The brief:
This study looks for an answer to the question: Can people take ownership of a virtual limb that is not their own?
Our ability to adopt foreign body parts as being part of our own body, whether physical or virtual, is a curious phenomenon, like many aspects of self-consciousness. We instinctively understand our hands as belonging to our own body, but the mechanisms behind the cognitive processes relating to this sense of body ownership and self-attribution are still not fully understood.
This study reproduces and builds upon the Rubber Hand Illusion (Botvinick & Cohen, 1998), where subjects report the curious sensation of feeling an artificial rubber hand as being their own when watching the rubber hand being stroked with a paintbrush at the same time as their own hidden hand.
What I did:
I conducted a study where 62 volunteers were split into two groups of 32 (experiment 1) and 30 (experiment 2). During both experiments, subjects sat upright in front of a table, with a tape measure affixed to the nearside edge.
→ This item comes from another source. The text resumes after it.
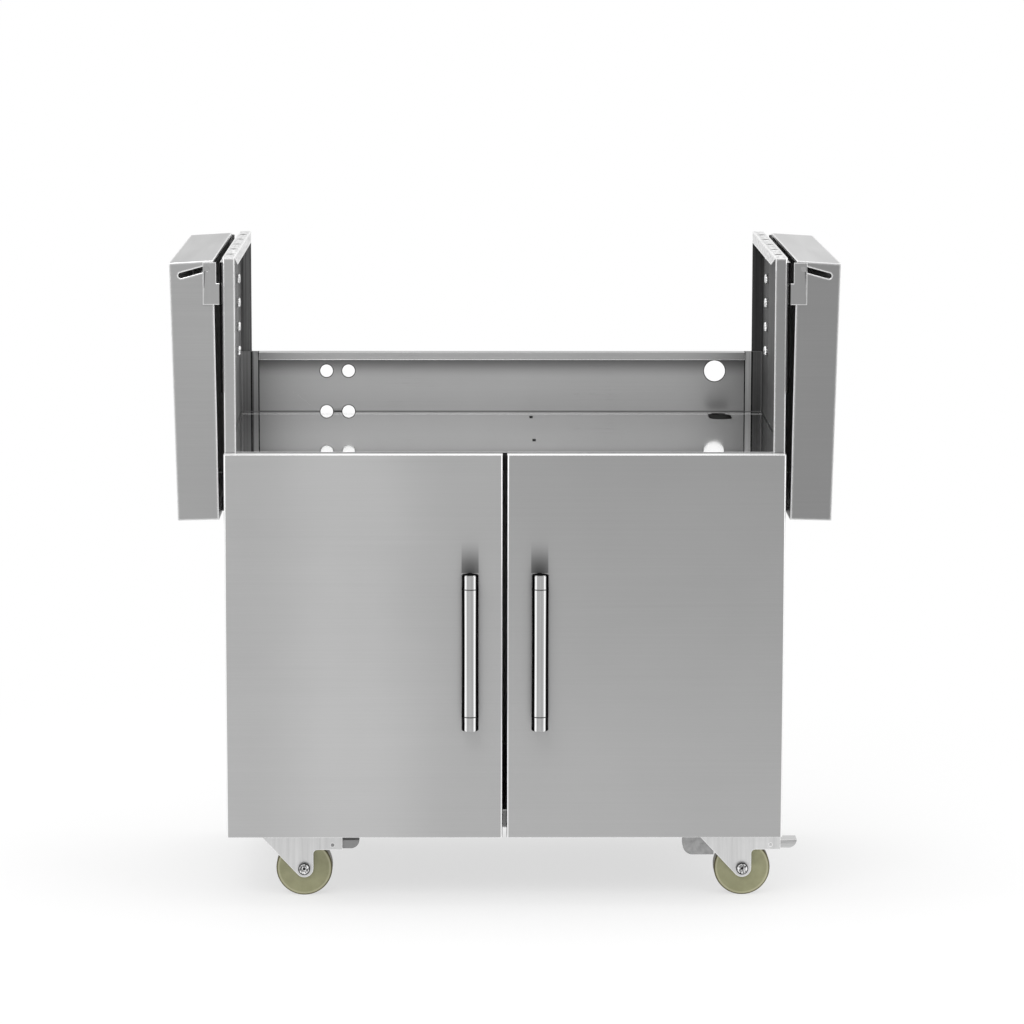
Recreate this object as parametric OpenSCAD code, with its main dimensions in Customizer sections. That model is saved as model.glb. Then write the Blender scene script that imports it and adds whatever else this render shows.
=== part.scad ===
// Grill cart with storage: a two-door steel cabinet on swivel casters.
// Two tall side wings make an open bay for a grill head, and a fold-down
// side shelf hangs outside each wing. Front faces -Y, +X is to the right,
// the origin is on the floor under the middle of the whole cart.

/* [Cabinet] */
// Width over the two side panels
body_w = 785; // [600:5:1000]
// Depth of the side panels, front flange to rear flange
body_d = 460; // [380:5:620]
// Height of the deck above the floor
deck_z = 644.5; // [560:0.5:760]
// Height of the side wings above the deck
wing_h = 271.5; // [240:0.5:340]
// Thickness of the stainless sheet
sheet = 1.2; // [0.8:0.1:1.6]
// Outer radius of a sheet bend
bend_r = 2.4; // [2:0.2:4]
// Width of the front flange of a side panel
front_flange_w = 17; // [17:1:26]
// Width of the rear flange of a side panel
rear_flange_w = 17; // [10:1:26]
// Width of the top flange of a wing
top_flange_w = 17; // [14:1:26]
// Height of the lip under the inner edge of the top flange
top_lip_h = 17; // [6:1:20]
// Length of that lip's slanted front end
lip_taper = 90; // [10:5:150]
// Diameter of the fixing holes in the top flanges
top_hole_d = 6; // [4:0.5:8]
// Number of fixing holes in each top flange
top_hole_count = 5; // [2:1:7]
// Spacing of the fixing holes along a top flange
top_hole_pitch = 84; // [40:1:88]
// Height of the lip at the front of the deck
deck_lip_h = 12; // [8:1:20]
// Height and depth of the rail under the front of the deck
front_rail_h = 25; // [18:1:32]
// Height of the base channels under the cabinet floor
channel_h = 25; // [18:1:40]
// Width of a base channel
channel_w = 104; // [100:2:130]
// Thickness of the base channels
channel_t = 2; // [1.5:0.5:3]

/* [Back panel] */
// Height of the back panel above the deck
back_h = 91.5; // [70:0.5:140]
// Depth of the folded rail along the top of the back panel
back_rail_d = 22; // [12:1:40]
// Height of the front lip of that rail
back_rail_h = 11; // [6:1:16]
// Width of the upright corner angles across the back panel
corner_w = 27; // [16:1:34]
// Width of their legs along the side panels
corner_leg = 14; // [10:1:24]
// Diameter of the four small hose holes
small_hole_d = 19; // [12:1:26]
// Spacing of the two small holes in a row
small_hole_pitch = 33; // [30:1:50]
// Distance of the middle of the small holes inside the left side panel
small_hole_side = 145.5; // [122.5:0.5:242.5]
// Depth of the upper hole row below the top of the back panel
upper_row_drop = 30; // [28:1:34]
// Distance between the upper and the lower hole row
row_pitch = 61.5; // [40:0.5:62]
// Diameter of the large gas hose hole
large_hole_d = 31.5; // [20:0.5:34]
// Distance of the large hose hole inside the right side panel
large_hole_side = 72.5; // [62.5:0.5:192.5]
// Distance of the hose slot in the deck inside the right side panel
deck_slot_side = 67.5; // [62.5:0.5:192.5]
// Width of that slot
deck_slot_w = 34; // [20:1:34]
// Length of that slot, front to back
deck_slot_l = 74; // [40:1:80]
// Distance of the middle of that slot in front of the back panel
deck_slot_y = 57; // [52:1:80]
// Diameter of the rivet heads on the deck
rivet_d = 5; // [4:0.5:8]
// Distance of the rivets right of the centre line
rivet_x = 43; // [20:1:80]

/* [Doors] */
// Depth of a door
door_t = 20; // [20:1:24]
// Gap between a closed door and the cabinet
door_gap = 2.5; // [2.5:0.1:5]
// Gap between the two doors
meet_gap = 6; // [3:0.5:8]
// Distance of a door's outer edge inside the side panel
door_side_gap = 0.5; // [0.2:0.1:2]
// Depth of the doors' top edge below the deck
door_top_drop = 1.5; // [0:0.5:4]
// Distance that the doors hang below the cabinet base
door_drop = 9; // [0:1:9]
// Distance of the hinge pin from the door's outer edge
pivot_inset = 6; // [5.5:0.1:6]
// Widest opening angle of a door
door_open = 110; // [90:1:110]
// Distance of the hinges from the door's top and bottom edges
hinge_inset = 55; // [50:1:120]
// Diameter of the hinge pins
hinge_pin_d = 5; // [4:0.5:5]
// Diameter of the bar handles
handle_d = 24; // [14:1:28]
// Length of the bar handles with their end pieces
handle_l = 220; // [140:5:400]
// Length of each end piece
handle_end_l = 20; // [16:1:30]
// Finger room between a handle and its door
finger_gap = 26; // [20:1:40]
// Distance of a handle's centre from the middle of the gap between the doors
handle_x = 48.7; // [30:0.1:80]
// Diameter of the post between a handle end and the door
post_d = 13; // [10:1:16]
// Wall of the handle tube
handle_wall = 1.5; // [1:0.1:3]

/* [Side shelves] */
// Length of a shelf, root to tip
shelf_l = 361; // [250:1:380]
// Distance that a shelf overhangs the side panel at front and back
shelf_overhang = 6.5; // [4:0.5:20]
// Depth of the shelf skirt at the root
skirt_root = 62; // [62:0.5:80]
// Depth of the shelf skirt at the tip
skirt_tip = 58; // [50:0.5:64]
// Rise of the root wall from the work surface to the rim
root_rise = 2.2; // [0:0.2:3]
// Lean of the folded shelf's outer face
shelf_lean = 1.4; // [0:0.1:2]
// Drop of the folded shelf's root edge below the top of the wing
shelf_drop = 5.5; // [0:0.5:20]
// Distance of the shelf pins outside the side panel
pin_out = 21; // [16:0.5:24]
// Distance of a shelf pin inside the shelf's root edge
pin_in_root = 8.5; // [6:0.5:9]
// Distance of a shelf pin inside the rim of the skirt
pin_in_rim = 9.5; // [6:0.5:10]
// Diameter of the shelf pins
shelf_pin_d = 7.6; // [6:0.1:9]
// Travel of the pin in the skirt's slot
slot_travel = 37; // [25:1:38]
// Slope of that slot
slot_slope = 14; // [8:1:16]
// Width of the lips along the shelf's rim
rim_lip_w = 12; // [8:1:20]
// Width of a bracket ear
ear_w = 23; // [18:0.5:24]
// Height of a bracket ear
ear_h = 58.5; // [30:0.5:70]
// Height of a bracket's plate on the side panel
bracket_h = 182; // [140:1:200]
// Width of a bracket's plate on the side panel
bracket_w = 128; // [60:1:180]
// Thickness of the brackets
bracket_t = 3; // [2:0.5:3]

/* [Casters] */
// Height of a caster, floor to the top of its plate
caster_h = 108; // [104:1:130]
// Diameter of the wheels
wheel_d = 80; // [70:1:80]
// Width of the wheels
wheel_w = 30; // [24:1:32]
// Distance of the axle behind the swivel axis
trail = 27.5; // [20:0.5:32]
// Diameter of the axle bolts
axle_d = 10; // [8:1:10]
// Distance of the swivel axes inside the side panels' outer faces
caster_side = 80; // [67.5:0.5:192.5]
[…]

A drift measure was recorded using the tape measure before each condition was applied to measure the drift toward or away from the fake limb. This drift measure, often referred to as proprioceptive drift (Ehrsson et al., 2005), was recorded three times before and after each condition.
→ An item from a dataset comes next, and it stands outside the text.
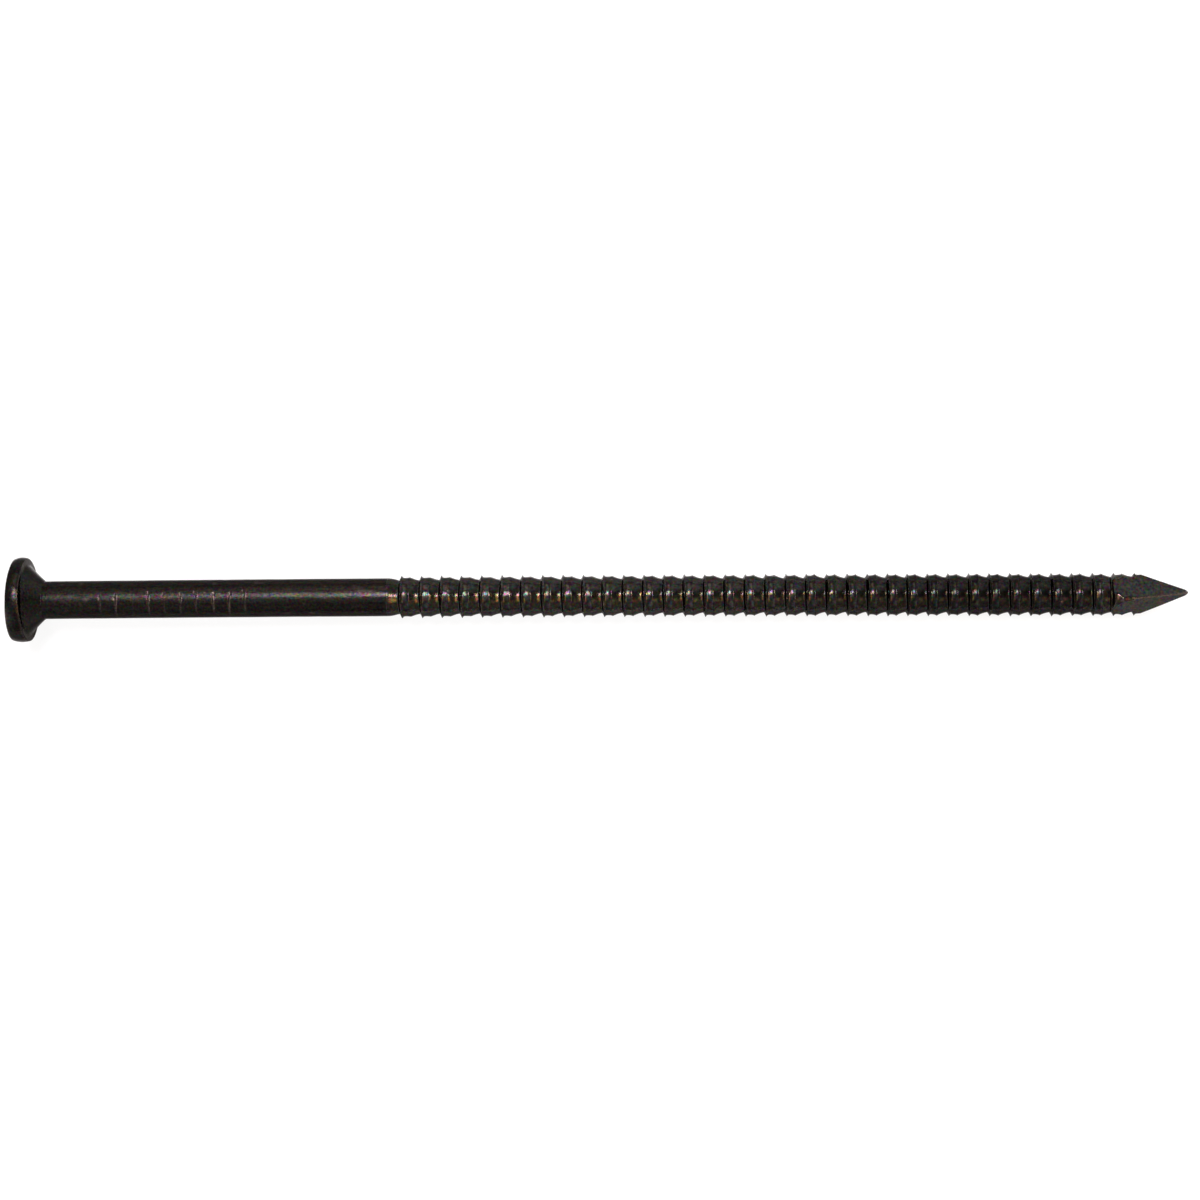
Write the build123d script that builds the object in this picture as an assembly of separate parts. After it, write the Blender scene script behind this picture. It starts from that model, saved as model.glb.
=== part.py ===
from build123d import *

import math
import os

# A ring-shank timber nail, lying along +X, with its head at the low end and its point at the high end.
# The real nail is one piece of hardened steel wire. Its four formed regions are four solids here,
# which meet face to face: the head, the plain shank, the ringed shank and the point.
# The origin is on the axis, in the plane where the head bears on the timber. Sizes are in millimetres.

# Overall
NAIL_LENGTH = 114.3  # from the bearing plane to the tip, 4 1/2 in
SHANK_RADIUS = 1.88  # drawn wire of 0.148 in

# Head and the conical neck under it
HEAD_RADIUS = 4.23
HEAD_THICKNESS = 1.36
STRUCK_DRAFT = 0.14  # how much smaller the struck face is than the rim's widest circle, at half thickness
UNDER_DRAFT = 0.06  # how much smaller the rim is where it turns under the head
UNDER_EDGE_RADIUS = 0.12
NECK_RADIUS = 3.5
NECK_LENGTH = 1.66
NECK_ROOT_FILLET = 0.15
NECK_RUNOUT_FILLET = 0.6
NECK_CYLINDER = 0.6  # the stretch of plain wire that the head's solid keeps beyond the neck

# Gripper marks, which the two halves of the gripping die leave on opposite sides under the head
GRIP_MARK_COUNT = 10
GRIP_FIRST_MARK = 7.5
GRIP_MARK_SPACING = 1.62
GRIP_MARK_DEPTH = 0.06
GRIP_MARK_WIDTH = 0.3
GRIP_MARK_ARC = 75.0  # degrees round the shank
GRIP_SIDE = 100.0  # degrees about +X from +Y to the middle of the first row of marks
GRIP_SIDES = 2

# Rings. Each one has a steep flank towards the head, a sharp crest, a saddle, a lower
# shoulder, and a long taper towards the point. Offsets are from the ring's own crest.
RING_COUNT = 37
RING_PITCH = 1.987
FIRST_CREST = 37.6
RING_CREST_RADIUS = 2.085
RING_SADDLE_RADIUS = 1.91
RING_SHOULDER_RADIUS = 2.0
RING_ROOT_RADIUS = 1.72
VALLEY_START = -0.55
FLANK_FOOT = -0.32
SADDLE = 0.42
SHOULDER = 0.84
RUN_IN_LENGTH = 0.85  # the taper from the plain wire down to the first valley

# Diamond point. Its section is a rhombus, a little wider one way than the other.
POINT_APEX = 114.8  # where the facets would meet, a little past the blunt tip
FACET_SLOPE = 0.245  # each facet's fall towards the axis per millimetre of length
POINT_TURN = 104.0  # degrees about +X from +Y to one of the two blunter edges between facets
FACET_TURN = 38.0  # degrees round from a blunter edge to the middle of the facet beside it
RINGS_ON_POINT = 2  # the last crests, which the facets cut into

plain_start = NECK_LENGTH + NECK_CYLINDER
valley_before_rings = FIRST_CREST + VALLEY_START
plain_end = valley_before_rings - RUN_IN_LENGTH
first_ring_on_point = RING_COUNT - RINGS_ON_POINT
point_start = FIRST_CREST + first_ring_on_point * RING_PITCH + FLANK_FOOT


def head_solid():
    """The flat round head, the conical neck, and the first of the wire."""
    under_radius = HEAD_RADIUS - UNDER_DRAFT
    struck_edge = (-HEAD_THICKNESS, HEAD_RADIUS - STRUCK_DRAFT)
    widest = (-HEAD_THICKNESS / 2, HEAD_RADIUS)
    rim_end = (-UNDER_EDGE_RADIUS, under_radius)
    bearing_edge = (0, under_radius - UNDER_EDGE_RADIUS)
    struck_face = Line((-HEAD_THICKNESS, 0), struck_edge)
    rim = ThreePointArc(struck_edge, widest, rim_end)
    under_edge = RadiusArc(rim_end, bearing_edge, UNDER_EDGE_RADIUS)
    neck = FilletPolyline(
        bearing_edge,
        (0, NECK_RADIUS),
        (NECK_LENGTH, SHANK_RADIUS),
        (plain_start, SHANK_RADIUS),
        (plain_start, 0),
        radius=[NECK_ROOT_FILLET, NECK_RUNOUT_FILLET, 0],
    )
    axis = Line((plain_start, 0), (-HEAD_THICKNESS, 0))
    outline = struck_face + rim + under_edge + neck + axis
    return revolve(make_face(outline), Axis.X)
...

During each condition subjects observed a ‘false’ hand located in front of them for a period of 5 minutes, while their own ‘real’ left hand was situated palm face down on the table and hidden from view. During this period, the subject’s real hand was stoked with a paintbrush, at the same time as they observed the false hand being stroked with an identical paintbrush either at the same time (synchronous) or asynchronous control (out of time) depending on the chosen condition.
After 5 minutes had elapsed, the drift measures were recorded once more before subjects answered open questions about their experience. Lastly, subjects completed a questionnaire. Two experiments were conducted as follows.
Experiment 1
Participants viewed a rubber hand in place of their own.
Experiment 2
Participants viewed a virtual hand in place of their own.
The outcome:
You can read the Digital Rubber Hand Illusion (PDF), but in summary, I conducted an ‘Independent one-tailed t-test’ to provide the necessary inferential statistics using a standard alpha of 0.05, with the null hypothesis being there would be no significant difference in the drift toward the fake hand (rubber or virtual) for the control and experimental group.
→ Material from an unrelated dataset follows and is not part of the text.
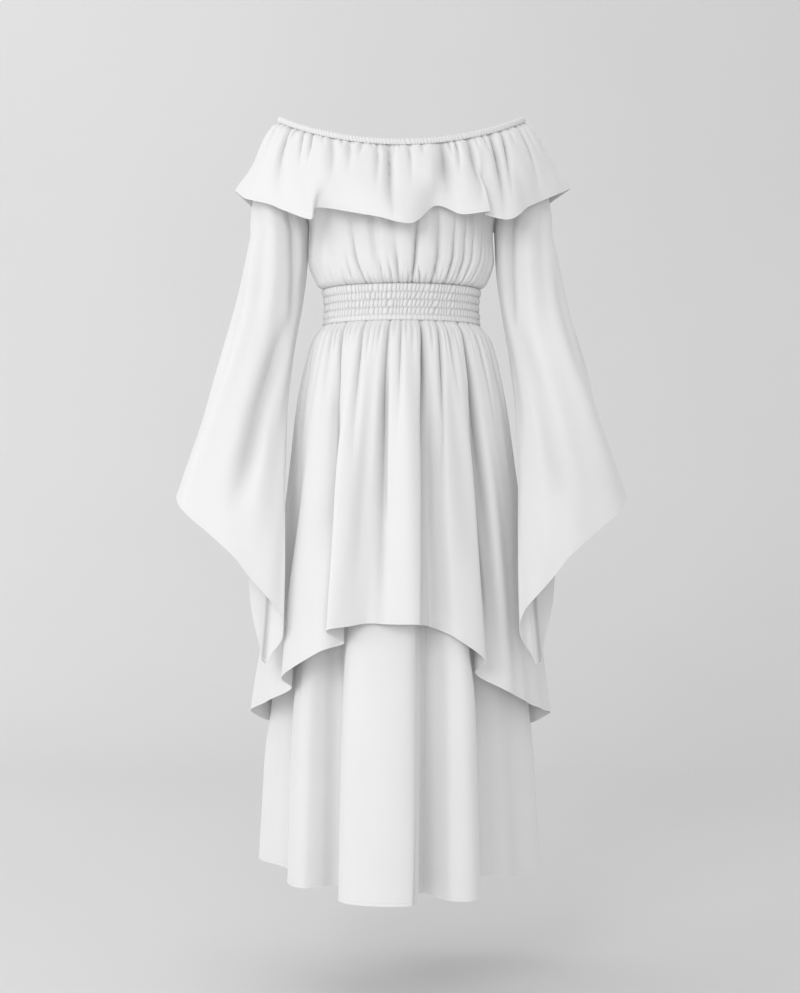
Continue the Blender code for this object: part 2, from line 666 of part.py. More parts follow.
def waistband(material):
    # Shirred elastic strip: small puffs between rows of stitching, raised over a plain inside.
    shell = Shell()
    angle = np.arange(SMOCK_RIBS) * 2 * np.pi / SMOCK_RIBS
    top = WAIST_TOP_Z - SEAM_GAP
    height = top - WAIST_BOTTOM_Z
    heights = SMOCK_BANDS["height"] * height / SMOCK_BANDS["height"].sum()
    levels = top - np.concatenate([[0], np.cumsum(heights)])

    def ring_at(angles, z, out):
        middle = 1 - WAIST_PINCH * np.sin(np.pi * (top - z) / height)
        return np.stack(
            [
                (WAIST_HALF_WIDTH * middle + out) * np.sin(angles),
                -(WAIST_HALF_DEPTH * middle + out) * np.cos(angles),
                np.full(len(angles), z),
            ],
            axis=-1,
        )

    outer = [shell.row(ring_at(angle, z, BAND_HALF_WALL)) for z in levels]
    for k in range(len(heights)):
        middle_z = 0.5 * (levels[k] + levels[k + 1])
        turned = angle + np.pi / SMOCK_RIBS
        tips = shell.row(ring_at(turned, middle_z, BAND_HALF_WALL + SMOCK_BANDS["puff"][k]))
        for i, tip in enumerate(tips):
            j = (i + 1) % SMOCK_RIBS
            corners = (outer[k][i], outer[k + 1][i], outer[k + 1][j], outer[k][j])
            shell.faces += [(corners[n], corners[(n + 1) % 4], tip) for n in range(4)]
    inside = (levels[0], 0.5 * (levels[0] + levels[-1]), levels[-1])
    inner = [shell.row(ring_at(angle, z, -BAND_HALF_WALL)) for z in inside]
    looped = [row + row[:1] for row in inner]
    for upper, lower in zip(looped, looped[1:]):
        shell.strip(upper, lower, flip=True)
    shell.strip(looped[0], outer[0] + outer[0][:1])
    shell.strip(outer[-1] + outer[-1][:1], looped[-1])
    return shell.make("waistband", material)


def cloth_material(name):
    colour, roughness = COLOURS[name]
    made = bpy.data.materials.new(name)
    made.use_nodes = True
    shader = made.node_tree.nodes["Principled BSDF"]
    shader.inputs["Base Color"].default_value = colour
    shader.inputs["Roughness"].default_value = roughness
    made.diffuse_color = colour
    return made


def main():
    for old in list(bpy.data.objects):
        bpy.data.objects.remove(old)
    crepe = cloth_material("crepe")
    shirring = cloth_material("shirring")
    casing(crepe)
    halves("ruffle", RUFFLE_SHAPE, RUFFLE_SHAPE.point, 2 * RUFFLE_GATHERS, RUFFLE_ROWS, crepe)
    bodice(crepe)
    sleeves(crepe)
    waistband(shirring)
    halves("overskirt", OVER_SHAPE, OVER_SHAPE.point, 4 * OVER_GATHERS, OVER_ROWS, crepe, OVER_FINE_ROWS)
    halves("underskirt", UNDER_SHAPE, underskirt_point, 2 * UNDER_GATHERS, UNDER_ROWS, crepe)


main()
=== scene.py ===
# Off-the-shoulder maxi dress in its worn shape, with nobody in it. Metres, +Z up, the front faces -Y.
import math

import bpy
import numpy as np
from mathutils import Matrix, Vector


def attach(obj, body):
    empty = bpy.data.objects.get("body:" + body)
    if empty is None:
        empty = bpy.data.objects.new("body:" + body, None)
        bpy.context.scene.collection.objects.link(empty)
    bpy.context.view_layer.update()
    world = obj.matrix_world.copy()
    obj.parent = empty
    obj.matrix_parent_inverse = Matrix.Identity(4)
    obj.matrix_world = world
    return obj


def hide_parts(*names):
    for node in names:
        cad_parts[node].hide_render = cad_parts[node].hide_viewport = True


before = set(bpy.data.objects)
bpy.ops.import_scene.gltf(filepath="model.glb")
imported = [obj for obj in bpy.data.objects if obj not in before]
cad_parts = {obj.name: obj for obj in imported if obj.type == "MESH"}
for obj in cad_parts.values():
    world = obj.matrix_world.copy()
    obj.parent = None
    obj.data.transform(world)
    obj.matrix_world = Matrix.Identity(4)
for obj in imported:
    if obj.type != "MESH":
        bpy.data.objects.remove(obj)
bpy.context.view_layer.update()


turn = 2 * math.pi


def table(columns, *rows):
    names = columns.split()
    return {name: np.array([row[i] for row in rows], float) for i, name in enumerate(names)}


def rowsOf(values):
    names = list(values)
    return [{name: values[name][k] for name in names} for k in range(len(values[names[0]]))]


def ease(t):
    t = np.clip(t, 0, 1)
    return t * t * (3 - 2 * t)


def smoothAlong(xs, ys, x):
    # Cubic through a table's rows that never overshoots them
    xs, ys, x = (np.asarray(v, float) for v in (xs, ys, x))
    steps = np.diff(xs)
    slopes = np.diff(ys) / steps
    tangents = np.zeros_like(ys)
    product = slopes[:-1] * slopes[1:]
    total = slopes[:-1] + slopes[1:]
    tangents[1:-1] = np.where(product > 0, 2 * product / np.where(total == 0, 1, total), 0)
    tangents[0], tangents[-1] = slopes[0], slopes[-1]
    i = np.clip(np.searchsorted(xs, x, side="right") - 1, 0, len(steps) - 1)
    t = np.clip((x - xs[i]) / steps[i], 0, 1)
    return (
        (1 + 2 * t) * (1 - t) ** 2 * ys[i]
        + t * (1 - t) ** 2 * steps[i] * tangents[i]
        + t * t * (3 - 2 * t) * ys[i + 1]
        + t * t * (t - 1) * steps[i] * tangents[i + 1]
    )


def closedSpline(points, at):
    # Catmull-Rom round a closed list of points, one unit of at for each point
    count = len(points)
    i = np.floor(at).astype(int)
    t = (at - i)[..., None]
    before, start, end, after = (points[(i + k) % count] for k in (-1, 0, 1, 2))
    return 0.5 * (
        2 * start
        + (end - before) * t
        + (2 * before - 5 * start + 4 * end - after) * t**2
        + (3 * start - before - 3 * end + after) * t**3
    )


def softWaves(a, b, seed, count, height, tallest, widest, closed=False):
    # Low swells of the cloth, a across it and b along it in metres. Round a closed tube a goes from 0 to 1.
    dice = np.random.default_rng(seed)
    total = np.zeros(np.broadcast(a, b).shape)
    for _ in range(count):
        cycles = 1 / (widest * dice.uniform(0.35, 1.0))
        across = turn * (round(cycles) if closed else cycles)
        along = turn / (tallest * dice.uniform(0.5, 1.3)) * dice.choice([-1, 1])
        total += dice.uniform(0.4, 1.0) * np.sin(across * a + along * b + dice.uniform(0, turn))
    return height * total / math.sqrt(count)


def offsetFrom(centre, a, wrap):
    # How far a lies from the middle of a crease, the shorter way round where a wraps
    off = a - centre
    return (off + 0.5 * wrap) % wrap - 0.5 * wrap if wrap else off


def fadedEnds(t, soft):
    return ease((t + soft) / (2 * soft)) * ease((1 + soft - t) / (2 * soft))


def troughs(a, b, rows, wrap=None):
    # Soft creases from (a0, b0) to (a1, b1). A positive depth sinks in, a negative one stands out.
    total = np.zeros(np.broadcast(a, b).shape)
    for row in rowsOf(rows):
        t = (b - row["b0"]) / (row["b1"] - row["b0"])
        off = offsetFrom(row["a0"] + (row["a1"] - row["a0"]) * np.clip(t, -0.3, 1.3), a, wrap)
        total -= row["depthMm"] * fadedEnds(t, 0.25) * np.exp(-((off / row["width"]) ** 2))
    return total / 1000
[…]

Two experiments were conducted. The first was to investigate if the results from the original ‘Rubber Hand Illusion’ could be successfully reproduced using the same experimental design. The results corroborated the original findings with a mean drift result of 40mm toward the rubber hand for the experimental group; with t(30) = -2.58, p = .007, d = 0.94 (one-tailed t-test).
The second experiment investigated the constraints of the phenomena. Exploring if the illusion occurred using an anatomically correct virtual hand. The resolution of the virtual hand was set to 55% for both groups. The asynchronous stroking delay was set to 300ms for the control group. Results appear to show the minimal parameters applied were sufficient in eliciting the illusion using a virtual hand. Using a delay of 300ms in the asynchronous stroking is sufficient to break the illusion, with a mean drift of -10mm away from the virtual hand for the control group compared to a 29mm drift toward the virtual hand for the experimental group; with t(28) = -5.61, p < .001, d = 2.12 (one-tailed t-test).